In her book, Us Against Them, Professor Kam and her co-author Donald Kinder argue that there is a continuum in which people carve the world into “us” and “them,” and this level of ethnocentrism can predict public opinion across a variety of policies. Topics and policies tackled in her book include how ethnocentrism shapes how people feel about policies like military action, foreign aid, immigration, welfare, same-sex marriage and lesbian and gay rights. She has found that ethnocentric Americans – those who tend to carve the world into us and them – are significantly more likely to oppose gay marriage and less likely to support the liberalization of policies for sexual minorities. For example, Professor Kam found that ethnocentric Americans tended to disapprove of LGBT individuals serving in the military and legislation protecting LGBT individuals from workplace discrimination.

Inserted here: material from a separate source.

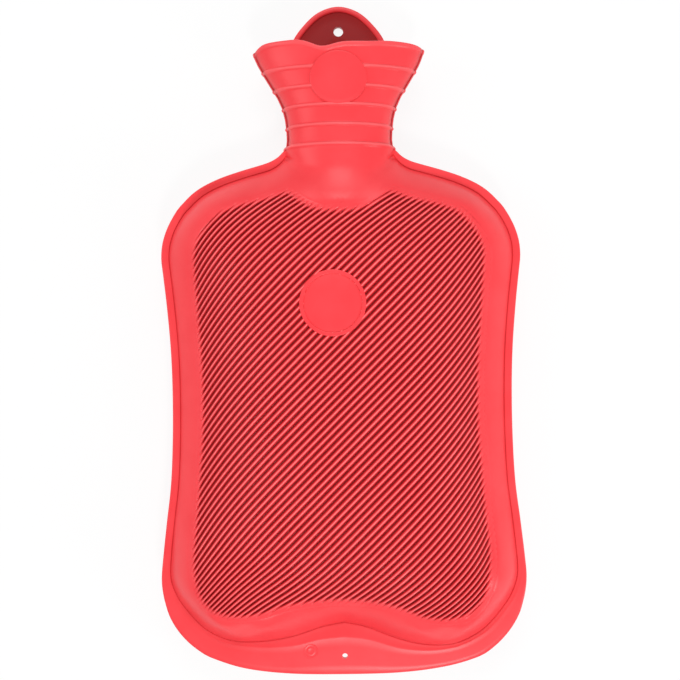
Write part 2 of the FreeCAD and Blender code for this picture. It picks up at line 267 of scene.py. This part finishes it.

Professor Kam (along with VU PhD Beth Estes) has also looked into the role of disgust on public opinion, including how it shapes opinions on same-sex marriage and other policies relating to sexual minorities. Currently, in collaboration with graduate student James Martherus, she is studying the relationship between binary thinking and transgender policy opinions by developing a scale into which people engage in categorical thinking that reflects duality (for example, black/white, man/woman, good/bad, etc.) and investigating how those people who think in these binaries view transgender policies.

Professor Kam is also engaged in a number of projects on political psychology, political participation and public opinion. One project, in collaboration with graduate student Maggie Deichert, examines political consumerism: when do people decide to boycott or “boycott” (go out and intentionally buy from a company) because of its ethical, social or moral values? Through a set of experiments, she’s hoping to understand whether people are intentional in their personal purchasing decisions. She’s also working on a collaborative study with VU PhD Allison Archer (University of Richmond) on the #MeToo movement and sexual harassment policy opinions as well as a collaborative study with VU PhD Camille Burge (Villanova University) of racial attitudes among black and white Americans.

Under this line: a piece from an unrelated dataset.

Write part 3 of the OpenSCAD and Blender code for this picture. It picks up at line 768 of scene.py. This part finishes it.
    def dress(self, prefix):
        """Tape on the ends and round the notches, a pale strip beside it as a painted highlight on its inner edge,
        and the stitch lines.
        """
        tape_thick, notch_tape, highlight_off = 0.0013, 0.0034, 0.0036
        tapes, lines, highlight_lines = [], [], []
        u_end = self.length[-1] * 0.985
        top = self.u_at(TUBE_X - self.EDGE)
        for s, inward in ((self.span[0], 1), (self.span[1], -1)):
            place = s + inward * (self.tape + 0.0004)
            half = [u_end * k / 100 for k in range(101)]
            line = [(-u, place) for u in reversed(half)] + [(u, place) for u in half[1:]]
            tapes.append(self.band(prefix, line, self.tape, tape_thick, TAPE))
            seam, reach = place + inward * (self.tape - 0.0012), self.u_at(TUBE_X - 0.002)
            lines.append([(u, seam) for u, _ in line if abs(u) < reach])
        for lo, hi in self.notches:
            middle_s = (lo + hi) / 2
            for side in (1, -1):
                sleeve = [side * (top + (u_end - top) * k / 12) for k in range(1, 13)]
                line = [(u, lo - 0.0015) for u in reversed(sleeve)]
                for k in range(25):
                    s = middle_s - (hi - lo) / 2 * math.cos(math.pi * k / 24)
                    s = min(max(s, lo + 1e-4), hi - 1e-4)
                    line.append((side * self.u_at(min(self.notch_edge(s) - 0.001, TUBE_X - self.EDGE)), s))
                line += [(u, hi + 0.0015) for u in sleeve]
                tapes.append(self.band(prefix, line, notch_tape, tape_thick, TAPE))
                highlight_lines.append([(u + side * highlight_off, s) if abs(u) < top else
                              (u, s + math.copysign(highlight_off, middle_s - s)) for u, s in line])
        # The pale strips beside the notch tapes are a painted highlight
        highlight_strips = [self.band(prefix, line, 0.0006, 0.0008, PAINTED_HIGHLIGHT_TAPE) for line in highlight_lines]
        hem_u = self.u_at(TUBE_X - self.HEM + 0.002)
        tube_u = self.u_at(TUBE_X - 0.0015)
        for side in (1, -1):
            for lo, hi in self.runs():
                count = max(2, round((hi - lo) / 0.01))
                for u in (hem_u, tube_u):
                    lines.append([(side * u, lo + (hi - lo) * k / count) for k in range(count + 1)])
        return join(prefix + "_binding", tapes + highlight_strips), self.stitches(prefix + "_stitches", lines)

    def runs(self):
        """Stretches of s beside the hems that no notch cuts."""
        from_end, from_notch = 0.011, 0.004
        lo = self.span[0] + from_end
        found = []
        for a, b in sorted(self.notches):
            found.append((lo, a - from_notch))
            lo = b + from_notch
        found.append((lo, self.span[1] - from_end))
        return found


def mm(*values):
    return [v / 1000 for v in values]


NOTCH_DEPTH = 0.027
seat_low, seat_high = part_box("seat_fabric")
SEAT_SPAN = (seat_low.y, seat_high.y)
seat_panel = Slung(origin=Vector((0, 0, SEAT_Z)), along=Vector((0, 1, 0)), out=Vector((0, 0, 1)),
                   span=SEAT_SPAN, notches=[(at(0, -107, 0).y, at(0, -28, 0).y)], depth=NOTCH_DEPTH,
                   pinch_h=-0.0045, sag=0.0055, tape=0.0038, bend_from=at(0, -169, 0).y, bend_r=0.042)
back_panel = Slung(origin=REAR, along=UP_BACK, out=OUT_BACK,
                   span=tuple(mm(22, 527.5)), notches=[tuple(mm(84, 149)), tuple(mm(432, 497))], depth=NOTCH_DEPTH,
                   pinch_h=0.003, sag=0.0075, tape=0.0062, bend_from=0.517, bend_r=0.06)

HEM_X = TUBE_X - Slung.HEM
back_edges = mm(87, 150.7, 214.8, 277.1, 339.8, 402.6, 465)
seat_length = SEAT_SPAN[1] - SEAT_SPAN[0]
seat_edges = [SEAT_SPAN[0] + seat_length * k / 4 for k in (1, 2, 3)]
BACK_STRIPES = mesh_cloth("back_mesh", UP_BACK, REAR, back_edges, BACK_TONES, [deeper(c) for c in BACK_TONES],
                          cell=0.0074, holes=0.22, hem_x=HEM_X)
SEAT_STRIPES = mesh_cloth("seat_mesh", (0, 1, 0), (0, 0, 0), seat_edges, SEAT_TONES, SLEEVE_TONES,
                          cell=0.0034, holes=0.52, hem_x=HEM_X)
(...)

This spring, Professor Kam will present her work on binary thinking and transgender policy attitudes as part of a panel on public opinion and LGBT policy at the Midwest Political Science Association conference.

On why LGBT research is interesting to her, Professor Kam says, “As a political psychologist, I’m interested in intergroup relations. LGBT policies are fascinating because this is one domain in which public opinion has liberalized in an extremely quick, extremely hospitable way (at least in the historical perspective). Within the categories of different groups that are tied to policy, this is a fascinating case regarding how opinions have changed, but there many questions still remain, as policy and matters of public debate continue to evolve.”